A render of how the helium-3 harvesting technology may look ©Interlune

However, there are major economic and technical challenges to be overcome before the technology can be scaled. After the gas mixture is processed it must be stored in pressurised cryogenic tanks and transported back to Earth at enormous cost due to launch mass and cryogenic containment.

The isotope is also extremely scarce. Even high-grade regolith only contains about 10-20 micrograms of helium-3 per kilogramme. This means over 100 million tonnes of regolith needs to be processed each year to fuel even one large fusion power plant.

Despite this, the US Department of Energy under its Isotope Programme agreed earlier this year to procure up to three litres of helium-3 for delivery on Earth no later than April 2029.

“The inaugural purchase of lunar helium-3 from Interlune demonstrates the crucial need for a larger supply of this resource here on Earth,” said Rob Meyerson, Interlune co-founder and CEO.
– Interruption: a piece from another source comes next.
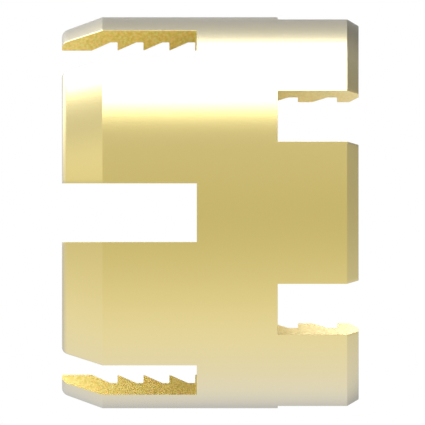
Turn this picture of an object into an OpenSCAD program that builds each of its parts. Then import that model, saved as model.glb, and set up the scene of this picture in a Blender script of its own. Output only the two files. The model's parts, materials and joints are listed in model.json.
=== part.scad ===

To extract three litres of helium-3, Interlune will have to process enough lunar regolith to fill a large backyard swimming pool and the amount will be too large to return to Earth.

“Processing this amount of regolith requires us to demonstrate our operations at a useful scale on the Moon,” explained Meyerson. To do this, the company has outlined plans to build a pilot plant on the Moon’s surface.

In the future, it aims to supply “other lunar-derived resources” for use in space to advance further space exploration.

The company has so far raised around $18m including individual grants from the US DOE and NASA TechFlights to develop its technology and is planning several missions to the Moon later this decade.